--- start of SOURCE RECORDS ---

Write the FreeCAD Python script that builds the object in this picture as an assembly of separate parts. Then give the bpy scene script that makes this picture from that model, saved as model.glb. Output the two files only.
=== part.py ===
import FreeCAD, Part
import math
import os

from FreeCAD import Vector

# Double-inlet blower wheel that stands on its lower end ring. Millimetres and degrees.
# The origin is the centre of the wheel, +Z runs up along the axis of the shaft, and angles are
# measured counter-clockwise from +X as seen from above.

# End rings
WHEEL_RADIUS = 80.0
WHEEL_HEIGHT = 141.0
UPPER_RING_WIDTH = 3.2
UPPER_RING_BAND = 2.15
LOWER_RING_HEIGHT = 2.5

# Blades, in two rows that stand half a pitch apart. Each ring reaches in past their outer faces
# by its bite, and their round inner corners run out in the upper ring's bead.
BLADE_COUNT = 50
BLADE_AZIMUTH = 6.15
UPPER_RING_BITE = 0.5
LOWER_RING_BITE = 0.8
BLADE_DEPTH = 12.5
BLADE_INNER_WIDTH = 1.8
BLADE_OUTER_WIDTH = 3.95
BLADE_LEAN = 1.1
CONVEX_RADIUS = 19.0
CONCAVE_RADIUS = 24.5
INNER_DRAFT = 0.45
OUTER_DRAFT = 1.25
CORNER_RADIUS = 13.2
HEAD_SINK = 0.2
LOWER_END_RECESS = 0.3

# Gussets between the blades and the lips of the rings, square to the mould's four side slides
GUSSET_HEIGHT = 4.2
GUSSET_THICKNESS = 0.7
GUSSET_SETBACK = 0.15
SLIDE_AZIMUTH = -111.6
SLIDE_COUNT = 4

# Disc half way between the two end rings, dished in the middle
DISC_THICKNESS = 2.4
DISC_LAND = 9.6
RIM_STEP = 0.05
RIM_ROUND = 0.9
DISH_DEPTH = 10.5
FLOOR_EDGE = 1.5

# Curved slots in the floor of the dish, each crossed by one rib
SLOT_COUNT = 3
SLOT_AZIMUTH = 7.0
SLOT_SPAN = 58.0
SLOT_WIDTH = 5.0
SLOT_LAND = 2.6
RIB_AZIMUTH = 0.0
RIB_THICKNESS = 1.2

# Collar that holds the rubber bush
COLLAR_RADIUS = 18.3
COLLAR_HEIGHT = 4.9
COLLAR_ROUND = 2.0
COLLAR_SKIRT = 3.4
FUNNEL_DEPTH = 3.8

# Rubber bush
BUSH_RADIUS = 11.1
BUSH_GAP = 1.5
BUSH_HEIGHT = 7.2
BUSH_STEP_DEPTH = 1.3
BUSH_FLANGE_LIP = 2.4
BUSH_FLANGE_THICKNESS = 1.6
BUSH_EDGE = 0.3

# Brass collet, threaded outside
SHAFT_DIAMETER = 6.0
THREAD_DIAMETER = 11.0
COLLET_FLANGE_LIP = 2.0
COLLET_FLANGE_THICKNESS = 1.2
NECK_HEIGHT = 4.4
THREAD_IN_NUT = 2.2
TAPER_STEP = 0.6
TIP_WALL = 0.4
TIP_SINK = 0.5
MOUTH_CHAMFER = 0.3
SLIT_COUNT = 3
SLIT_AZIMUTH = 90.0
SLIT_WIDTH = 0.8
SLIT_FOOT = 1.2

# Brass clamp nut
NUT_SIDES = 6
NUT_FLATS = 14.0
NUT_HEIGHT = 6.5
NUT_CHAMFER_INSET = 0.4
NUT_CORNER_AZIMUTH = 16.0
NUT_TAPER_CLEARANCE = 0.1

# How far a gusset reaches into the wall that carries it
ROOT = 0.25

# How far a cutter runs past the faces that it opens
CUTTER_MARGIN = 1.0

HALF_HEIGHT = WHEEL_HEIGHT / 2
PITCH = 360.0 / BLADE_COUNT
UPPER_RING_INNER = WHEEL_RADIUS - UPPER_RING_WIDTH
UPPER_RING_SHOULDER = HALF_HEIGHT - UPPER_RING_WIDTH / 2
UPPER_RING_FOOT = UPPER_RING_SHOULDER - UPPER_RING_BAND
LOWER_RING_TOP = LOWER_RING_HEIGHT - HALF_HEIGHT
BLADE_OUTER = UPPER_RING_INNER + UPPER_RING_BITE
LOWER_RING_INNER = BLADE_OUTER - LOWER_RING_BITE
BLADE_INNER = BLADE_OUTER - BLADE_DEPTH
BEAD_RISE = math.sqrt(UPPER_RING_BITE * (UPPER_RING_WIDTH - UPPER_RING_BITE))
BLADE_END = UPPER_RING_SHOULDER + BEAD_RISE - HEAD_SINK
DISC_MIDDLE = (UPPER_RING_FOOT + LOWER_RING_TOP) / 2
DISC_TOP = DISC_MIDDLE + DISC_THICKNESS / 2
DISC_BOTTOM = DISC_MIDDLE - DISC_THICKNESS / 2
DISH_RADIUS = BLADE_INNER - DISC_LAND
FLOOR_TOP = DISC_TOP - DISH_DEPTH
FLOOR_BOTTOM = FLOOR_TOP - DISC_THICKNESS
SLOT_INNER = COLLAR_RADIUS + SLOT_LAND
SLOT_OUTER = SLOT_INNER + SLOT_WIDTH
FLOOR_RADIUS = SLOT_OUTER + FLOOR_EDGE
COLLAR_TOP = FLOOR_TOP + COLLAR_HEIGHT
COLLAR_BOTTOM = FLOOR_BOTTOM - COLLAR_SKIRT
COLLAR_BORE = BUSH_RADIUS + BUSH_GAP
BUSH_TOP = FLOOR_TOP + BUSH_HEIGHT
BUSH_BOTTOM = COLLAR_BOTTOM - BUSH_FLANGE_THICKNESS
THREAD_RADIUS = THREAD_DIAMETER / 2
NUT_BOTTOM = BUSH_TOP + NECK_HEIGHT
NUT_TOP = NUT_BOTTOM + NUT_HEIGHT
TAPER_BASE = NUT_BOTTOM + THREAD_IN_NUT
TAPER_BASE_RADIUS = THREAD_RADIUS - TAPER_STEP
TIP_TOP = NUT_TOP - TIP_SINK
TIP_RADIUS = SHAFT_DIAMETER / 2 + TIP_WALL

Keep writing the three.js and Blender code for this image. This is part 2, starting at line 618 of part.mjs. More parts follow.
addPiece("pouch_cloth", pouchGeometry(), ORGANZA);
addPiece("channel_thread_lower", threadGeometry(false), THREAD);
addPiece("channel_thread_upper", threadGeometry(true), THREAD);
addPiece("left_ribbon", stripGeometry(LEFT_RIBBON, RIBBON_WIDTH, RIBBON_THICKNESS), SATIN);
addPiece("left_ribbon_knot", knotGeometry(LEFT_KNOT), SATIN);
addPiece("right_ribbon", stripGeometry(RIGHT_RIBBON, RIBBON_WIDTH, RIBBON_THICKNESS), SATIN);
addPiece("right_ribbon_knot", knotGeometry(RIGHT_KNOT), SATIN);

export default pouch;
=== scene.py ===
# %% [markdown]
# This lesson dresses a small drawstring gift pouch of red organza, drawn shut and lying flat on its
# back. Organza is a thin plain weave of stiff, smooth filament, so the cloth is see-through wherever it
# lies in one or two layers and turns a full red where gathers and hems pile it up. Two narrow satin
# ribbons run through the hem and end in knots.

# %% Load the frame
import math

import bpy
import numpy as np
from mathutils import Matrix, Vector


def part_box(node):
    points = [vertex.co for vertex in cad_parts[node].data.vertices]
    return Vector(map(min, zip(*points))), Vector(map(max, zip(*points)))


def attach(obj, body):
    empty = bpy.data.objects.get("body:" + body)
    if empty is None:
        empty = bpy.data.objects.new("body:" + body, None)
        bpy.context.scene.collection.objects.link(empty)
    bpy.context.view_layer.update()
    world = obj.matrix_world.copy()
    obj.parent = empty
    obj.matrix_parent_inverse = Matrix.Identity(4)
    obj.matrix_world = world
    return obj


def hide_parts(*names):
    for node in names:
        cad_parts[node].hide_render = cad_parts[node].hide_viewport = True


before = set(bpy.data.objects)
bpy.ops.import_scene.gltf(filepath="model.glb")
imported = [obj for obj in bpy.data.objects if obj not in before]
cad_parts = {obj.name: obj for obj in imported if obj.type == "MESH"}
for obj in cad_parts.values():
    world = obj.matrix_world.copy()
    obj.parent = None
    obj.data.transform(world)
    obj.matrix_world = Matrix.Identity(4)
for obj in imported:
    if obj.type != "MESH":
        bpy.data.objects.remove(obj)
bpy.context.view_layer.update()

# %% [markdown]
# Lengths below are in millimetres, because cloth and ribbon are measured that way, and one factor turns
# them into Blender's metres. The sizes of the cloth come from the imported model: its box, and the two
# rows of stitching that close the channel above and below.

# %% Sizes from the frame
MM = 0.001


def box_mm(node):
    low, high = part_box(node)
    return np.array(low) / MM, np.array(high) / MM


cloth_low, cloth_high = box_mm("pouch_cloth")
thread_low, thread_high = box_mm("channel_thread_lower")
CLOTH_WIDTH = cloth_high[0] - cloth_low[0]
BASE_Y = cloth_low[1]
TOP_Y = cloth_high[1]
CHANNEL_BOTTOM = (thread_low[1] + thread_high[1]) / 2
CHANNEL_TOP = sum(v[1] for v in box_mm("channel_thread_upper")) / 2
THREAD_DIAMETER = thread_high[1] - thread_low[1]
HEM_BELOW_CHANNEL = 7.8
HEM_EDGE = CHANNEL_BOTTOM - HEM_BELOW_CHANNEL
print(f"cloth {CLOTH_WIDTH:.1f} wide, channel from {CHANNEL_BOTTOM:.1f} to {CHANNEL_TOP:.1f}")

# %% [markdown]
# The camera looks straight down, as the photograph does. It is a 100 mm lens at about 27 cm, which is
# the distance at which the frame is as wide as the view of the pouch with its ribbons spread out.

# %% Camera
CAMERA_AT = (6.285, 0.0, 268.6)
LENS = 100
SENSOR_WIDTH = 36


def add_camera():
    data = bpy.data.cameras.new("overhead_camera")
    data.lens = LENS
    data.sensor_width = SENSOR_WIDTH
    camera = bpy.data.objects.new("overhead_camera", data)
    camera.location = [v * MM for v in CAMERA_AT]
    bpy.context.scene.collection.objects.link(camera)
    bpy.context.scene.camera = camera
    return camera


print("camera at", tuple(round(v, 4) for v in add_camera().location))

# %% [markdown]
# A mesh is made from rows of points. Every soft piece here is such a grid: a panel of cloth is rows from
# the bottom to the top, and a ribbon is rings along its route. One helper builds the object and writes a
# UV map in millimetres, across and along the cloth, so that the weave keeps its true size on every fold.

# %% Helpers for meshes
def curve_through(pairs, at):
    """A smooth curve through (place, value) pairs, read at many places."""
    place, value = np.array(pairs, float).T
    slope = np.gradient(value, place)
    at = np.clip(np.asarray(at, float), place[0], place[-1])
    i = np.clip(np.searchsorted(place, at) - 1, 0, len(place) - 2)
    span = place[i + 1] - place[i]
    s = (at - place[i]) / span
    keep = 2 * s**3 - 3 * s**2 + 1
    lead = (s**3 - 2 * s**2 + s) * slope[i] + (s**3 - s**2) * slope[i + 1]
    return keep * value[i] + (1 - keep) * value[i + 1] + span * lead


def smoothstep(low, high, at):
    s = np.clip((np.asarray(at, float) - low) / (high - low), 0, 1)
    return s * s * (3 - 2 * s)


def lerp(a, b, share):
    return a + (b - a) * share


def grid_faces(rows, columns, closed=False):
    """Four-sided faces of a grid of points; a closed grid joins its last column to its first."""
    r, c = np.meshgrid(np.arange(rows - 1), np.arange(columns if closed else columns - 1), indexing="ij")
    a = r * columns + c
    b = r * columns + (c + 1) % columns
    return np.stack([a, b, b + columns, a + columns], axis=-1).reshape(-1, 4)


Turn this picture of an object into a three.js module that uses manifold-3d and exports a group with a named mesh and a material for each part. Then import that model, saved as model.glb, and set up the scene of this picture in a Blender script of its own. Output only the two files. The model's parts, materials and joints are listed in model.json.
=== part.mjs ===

--- end of SOURCE RECORDS ---

Write out every line from the entries where "names" appears.

def hide_parts(*names):
    for node in names:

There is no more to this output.